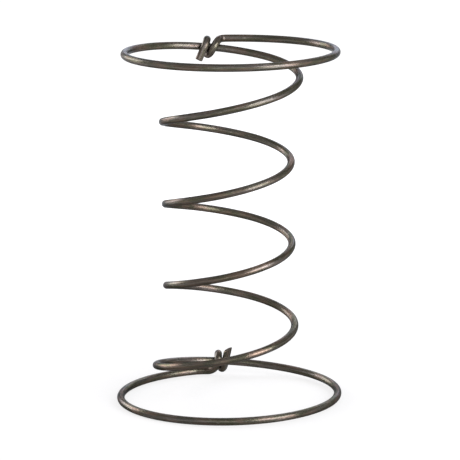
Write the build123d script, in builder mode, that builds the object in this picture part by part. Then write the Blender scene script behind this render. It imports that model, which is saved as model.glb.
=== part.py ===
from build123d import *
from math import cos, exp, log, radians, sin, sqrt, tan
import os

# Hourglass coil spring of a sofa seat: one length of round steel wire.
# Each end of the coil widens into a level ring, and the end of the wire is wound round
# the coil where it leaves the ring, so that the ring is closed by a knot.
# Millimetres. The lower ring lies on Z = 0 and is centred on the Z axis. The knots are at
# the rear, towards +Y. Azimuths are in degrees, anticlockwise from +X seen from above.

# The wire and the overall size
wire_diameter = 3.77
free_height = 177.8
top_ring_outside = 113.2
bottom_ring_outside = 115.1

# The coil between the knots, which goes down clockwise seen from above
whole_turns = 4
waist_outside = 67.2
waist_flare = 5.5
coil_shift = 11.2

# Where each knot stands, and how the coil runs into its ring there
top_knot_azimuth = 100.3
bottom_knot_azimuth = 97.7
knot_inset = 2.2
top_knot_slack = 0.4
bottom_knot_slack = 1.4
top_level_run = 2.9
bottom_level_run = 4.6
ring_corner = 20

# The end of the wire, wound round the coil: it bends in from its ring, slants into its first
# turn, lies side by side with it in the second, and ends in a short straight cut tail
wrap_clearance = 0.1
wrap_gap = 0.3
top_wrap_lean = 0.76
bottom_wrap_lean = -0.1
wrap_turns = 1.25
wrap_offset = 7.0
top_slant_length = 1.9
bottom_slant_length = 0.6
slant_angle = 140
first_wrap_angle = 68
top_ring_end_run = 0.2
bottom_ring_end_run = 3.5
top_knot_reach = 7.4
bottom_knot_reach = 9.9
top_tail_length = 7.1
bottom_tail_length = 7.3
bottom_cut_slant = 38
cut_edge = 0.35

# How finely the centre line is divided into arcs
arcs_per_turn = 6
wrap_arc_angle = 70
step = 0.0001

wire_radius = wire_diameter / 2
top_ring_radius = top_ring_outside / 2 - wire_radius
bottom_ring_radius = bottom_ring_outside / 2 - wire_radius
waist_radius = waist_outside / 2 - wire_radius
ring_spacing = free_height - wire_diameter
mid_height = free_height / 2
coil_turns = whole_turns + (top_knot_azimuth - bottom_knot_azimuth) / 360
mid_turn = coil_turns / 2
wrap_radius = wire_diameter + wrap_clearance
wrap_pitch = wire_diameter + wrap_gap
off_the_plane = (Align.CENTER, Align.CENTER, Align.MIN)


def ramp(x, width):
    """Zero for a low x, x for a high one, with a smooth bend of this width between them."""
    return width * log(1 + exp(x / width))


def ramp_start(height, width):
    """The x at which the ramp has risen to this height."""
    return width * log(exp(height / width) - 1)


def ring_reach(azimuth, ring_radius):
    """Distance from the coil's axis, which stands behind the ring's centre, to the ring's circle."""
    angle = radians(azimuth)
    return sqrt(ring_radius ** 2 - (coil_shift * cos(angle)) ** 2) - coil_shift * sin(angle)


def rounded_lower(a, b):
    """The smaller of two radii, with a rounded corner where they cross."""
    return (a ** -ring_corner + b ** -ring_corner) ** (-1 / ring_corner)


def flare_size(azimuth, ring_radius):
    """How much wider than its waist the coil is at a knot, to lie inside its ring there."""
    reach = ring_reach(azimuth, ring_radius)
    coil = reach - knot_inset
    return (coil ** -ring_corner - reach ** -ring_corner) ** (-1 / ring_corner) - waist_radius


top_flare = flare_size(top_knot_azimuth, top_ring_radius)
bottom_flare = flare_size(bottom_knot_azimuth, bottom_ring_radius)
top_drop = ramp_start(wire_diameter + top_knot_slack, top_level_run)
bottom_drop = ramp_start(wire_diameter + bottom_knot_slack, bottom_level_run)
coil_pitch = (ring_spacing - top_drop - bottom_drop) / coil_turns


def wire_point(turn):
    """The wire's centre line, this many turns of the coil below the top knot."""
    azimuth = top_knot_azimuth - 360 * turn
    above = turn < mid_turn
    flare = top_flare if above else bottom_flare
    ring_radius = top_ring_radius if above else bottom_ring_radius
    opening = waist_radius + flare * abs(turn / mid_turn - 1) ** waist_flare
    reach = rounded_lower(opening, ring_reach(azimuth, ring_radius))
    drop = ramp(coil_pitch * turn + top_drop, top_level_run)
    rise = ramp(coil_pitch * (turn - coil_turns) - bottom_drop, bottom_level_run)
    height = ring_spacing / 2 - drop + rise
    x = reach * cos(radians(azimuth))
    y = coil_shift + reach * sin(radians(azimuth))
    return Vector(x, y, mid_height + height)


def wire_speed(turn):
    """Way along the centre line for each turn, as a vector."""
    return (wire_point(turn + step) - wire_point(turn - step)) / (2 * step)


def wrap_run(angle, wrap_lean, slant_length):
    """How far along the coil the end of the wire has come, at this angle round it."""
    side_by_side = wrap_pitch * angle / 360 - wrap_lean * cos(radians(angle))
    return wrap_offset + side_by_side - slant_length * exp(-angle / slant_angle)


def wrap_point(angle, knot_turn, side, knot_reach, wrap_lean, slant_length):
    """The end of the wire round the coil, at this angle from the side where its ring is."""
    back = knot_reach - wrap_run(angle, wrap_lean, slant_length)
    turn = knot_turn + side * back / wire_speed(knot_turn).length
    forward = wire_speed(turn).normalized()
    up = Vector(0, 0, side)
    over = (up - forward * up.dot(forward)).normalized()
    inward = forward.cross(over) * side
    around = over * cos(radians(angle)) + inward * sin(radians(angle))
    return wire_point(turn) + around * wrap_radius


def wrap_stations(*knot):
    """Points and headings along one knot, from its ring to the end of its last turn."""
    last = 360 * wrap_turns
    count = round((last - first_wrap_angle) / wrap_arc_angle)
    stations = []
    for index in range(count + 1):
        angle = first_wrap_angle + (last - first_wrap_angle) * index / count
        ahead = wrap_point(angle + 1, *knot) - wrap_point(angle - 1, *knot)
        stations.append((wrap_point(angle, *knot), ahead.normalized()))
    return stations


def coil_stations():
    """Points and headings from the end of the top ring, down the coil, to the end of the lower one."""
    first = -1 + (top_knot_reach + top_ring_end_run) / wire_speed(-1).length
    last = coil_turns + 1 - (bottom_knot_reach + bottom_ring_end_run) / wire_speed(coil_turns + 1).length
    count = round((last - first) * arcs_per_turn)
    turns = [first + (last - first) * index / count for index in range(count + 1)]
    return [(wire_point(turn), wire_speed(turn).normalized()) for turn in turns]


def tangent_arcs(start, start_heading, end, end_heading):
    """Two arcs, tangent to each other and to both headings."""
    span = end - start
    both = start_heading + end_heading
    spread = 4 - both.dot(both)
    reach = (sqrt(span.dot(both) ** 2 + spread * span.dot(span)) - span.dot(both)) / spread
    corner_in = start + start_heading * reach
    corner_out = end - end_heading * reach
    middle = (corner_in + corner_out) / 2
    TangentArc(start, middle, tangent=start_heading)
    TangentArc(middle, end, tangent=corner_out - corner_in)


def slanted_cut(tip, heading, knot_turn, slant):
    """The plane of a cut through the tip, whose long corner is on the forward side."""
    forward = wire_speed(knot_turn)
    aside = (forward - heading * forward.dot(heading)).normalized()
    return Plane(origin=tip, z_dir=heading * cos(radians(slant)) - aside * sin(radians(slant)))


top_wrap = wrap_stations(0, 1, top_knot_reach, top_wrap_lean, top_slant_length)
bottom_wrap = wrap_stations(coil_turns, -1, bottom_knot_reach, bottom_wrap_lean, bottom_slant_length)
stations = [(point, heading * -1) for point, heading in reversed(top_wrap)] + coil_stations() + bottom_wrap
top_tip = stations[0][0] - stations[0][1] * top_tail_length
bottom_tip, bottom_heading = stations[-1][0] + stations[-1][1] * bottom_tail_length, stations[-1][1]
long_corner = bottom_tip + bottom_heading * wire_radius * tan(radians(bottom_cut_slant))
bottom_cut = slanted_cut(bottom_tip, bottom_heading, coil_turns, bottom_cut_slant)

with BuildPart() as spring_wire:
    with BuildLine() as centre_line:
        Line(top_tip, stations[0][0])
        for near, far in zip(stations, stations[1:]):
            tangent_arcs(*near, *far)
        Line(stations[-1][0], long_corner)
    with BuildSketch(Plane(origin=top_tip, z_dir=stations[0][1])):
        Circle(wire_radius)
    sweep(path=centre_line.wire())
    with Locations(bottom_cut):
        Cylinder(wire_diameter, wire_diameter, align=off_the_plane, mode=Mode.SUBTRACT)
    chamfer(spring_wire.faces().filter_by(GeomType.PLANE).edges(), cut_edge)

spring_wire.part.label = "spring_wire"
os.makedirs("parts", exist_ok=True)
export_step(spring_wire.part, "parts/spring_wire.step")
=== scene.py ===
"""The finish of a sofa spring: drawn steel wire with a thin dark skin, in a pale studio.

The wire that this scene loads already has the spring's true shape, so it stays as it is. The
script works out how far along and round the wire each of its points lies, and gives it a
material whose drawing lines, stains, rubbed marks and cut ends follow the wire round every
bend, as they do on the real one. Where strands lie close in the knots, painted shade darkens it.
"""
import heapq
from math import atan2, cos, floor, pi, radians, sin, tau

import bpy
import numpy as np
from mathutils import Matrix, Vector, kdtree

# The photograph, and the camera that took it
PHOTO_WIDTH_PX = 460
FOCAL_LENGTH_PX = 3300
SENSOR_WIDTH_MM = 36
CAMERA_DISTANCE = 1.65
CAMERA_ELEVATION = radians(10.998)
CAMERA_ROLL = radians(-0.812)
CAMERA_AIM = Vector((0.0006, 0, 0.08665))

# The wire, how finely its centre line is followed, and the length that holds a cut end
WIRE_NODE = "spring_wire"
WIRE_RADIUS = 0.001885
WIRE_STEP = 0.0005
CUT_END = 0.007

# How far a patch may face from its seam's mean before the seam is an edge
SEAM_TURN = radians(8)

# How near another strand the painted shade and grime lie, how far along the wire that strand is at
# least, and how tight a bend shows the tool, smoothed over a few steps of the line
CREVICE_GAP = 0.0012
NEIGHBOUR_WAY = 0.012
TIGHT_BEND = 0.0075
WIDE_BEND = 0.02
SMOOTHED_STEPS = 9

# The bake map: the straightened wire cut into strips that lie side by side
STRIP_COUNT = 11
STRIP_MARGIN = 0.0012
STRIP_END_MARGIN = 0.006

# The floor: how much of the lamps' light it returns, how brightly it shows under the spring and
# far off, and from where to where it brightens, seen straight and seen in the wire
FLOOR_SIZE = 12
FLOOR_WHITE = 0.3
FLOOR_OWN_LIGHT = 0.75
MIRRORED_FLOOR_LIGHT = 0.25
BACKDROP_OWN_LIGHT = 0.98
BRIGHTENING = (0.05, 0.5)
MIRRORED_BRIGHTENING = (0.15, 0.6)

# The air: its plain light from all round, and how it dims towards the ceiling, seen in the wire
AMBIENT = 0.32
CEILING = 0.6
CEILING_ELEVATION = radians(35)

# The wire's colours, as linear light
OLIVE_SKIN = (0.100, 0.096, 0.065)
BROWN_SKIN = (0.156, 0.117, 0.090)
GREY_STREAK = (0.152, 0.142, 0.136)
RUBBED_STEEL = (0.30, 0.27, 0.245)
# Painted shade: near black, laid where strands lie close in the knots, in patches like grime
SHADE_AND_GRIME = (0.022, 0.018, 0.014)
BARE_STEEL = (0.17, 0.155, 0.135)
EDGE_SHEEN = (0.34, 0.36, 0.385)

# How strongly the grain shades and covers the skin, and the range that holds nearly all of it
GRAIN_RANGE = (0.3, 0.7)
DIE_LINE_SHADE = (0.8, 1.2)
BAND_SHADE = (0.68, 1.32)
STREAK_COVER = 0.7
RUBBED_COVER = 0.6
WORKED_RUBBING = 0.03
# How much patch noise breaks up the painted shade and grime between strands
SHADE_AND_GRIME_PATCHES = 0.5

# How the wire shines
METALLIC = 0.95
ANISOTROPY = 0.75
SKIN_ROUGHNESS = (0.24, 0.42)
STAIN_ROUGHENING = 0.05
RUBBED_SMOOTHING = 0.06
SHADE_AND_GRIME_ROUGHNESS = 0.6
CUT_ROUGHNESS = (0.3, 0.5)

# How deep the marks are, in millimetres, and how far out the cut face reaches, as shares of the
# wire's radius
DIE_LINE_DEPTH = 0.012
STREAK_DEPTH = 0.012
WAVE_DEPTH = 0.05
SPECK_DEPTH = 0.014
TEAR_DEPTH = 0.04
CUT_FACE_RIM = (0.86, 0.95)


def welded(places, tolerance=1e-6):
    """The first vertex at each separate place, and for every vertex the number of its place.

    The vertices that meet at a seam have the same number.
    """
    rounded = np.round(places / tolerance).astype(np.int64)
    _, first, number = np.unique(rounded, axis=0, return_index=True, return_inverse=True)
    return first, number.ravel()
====
» INSTRUCTION: Copy exactly, and only, the lines from the one containing "Line(stations[-1][0], long_corner)" through the one containing "CAMERA_AIM = Vector((0.0006, 0, 0.08665))".

» RESPONSE FOR THIS EXERCISE:
        Line(stations[-1][0], long_corner)
    with BuildSketch(Plane(origin=top_tip, z_dir=stations[0][1])):
        Circle(wire_radius)
    sweep(path=centre_line.wire())
    with Locations(bottom_cut):
        Cylinder(wire_diameter, wire_diameter, align=off_the_plane, mode=Mode.SUBTRACT)
    chamfer(spring_wire.faces().filter_by(GeomType.PLANE).edges(), cut_edge)

spring_wire.part.label = "spring_wire"
os.makedirs("parts", exist_ok=True)
export_step(spring_wire.part, "parts/spring_wire.step")
=== scene.py ===
"""The finish of a sofa spring: drawn steel wire with a thin dark skin, in a pale studio.

The wire that this scene loads already has the spring's true shape, so it stays as it is. The
script works out how far along and round the wire each of its points lies, and gives it a
material whose drawing lines, stains, rubbed marks and cut ends follow the wire round every
bend, as they do on the real one. Where strands lie close in the knots, painted shade darkens it.
"""
import heapq
from math import atan2, cos, floor, pi, radians, sin, tau

import bpy
import numpy as np
from mathutils import Matrix, Vector, kdtree

# The photograph, and the camera that took it
PHOTO_WIDTH_PX = 460
FOCAL_LENGTH_PX = 3300
SENSOR_WIDTH_MM = 36
CAMERA_DISTANCE = 1.65
CAMERA_ELEVATION = radians(10.998)
CAMERA_ROLL = radians(-0.812)
CAMERA_AIM = Vector((0.0006, 0, 0.08665))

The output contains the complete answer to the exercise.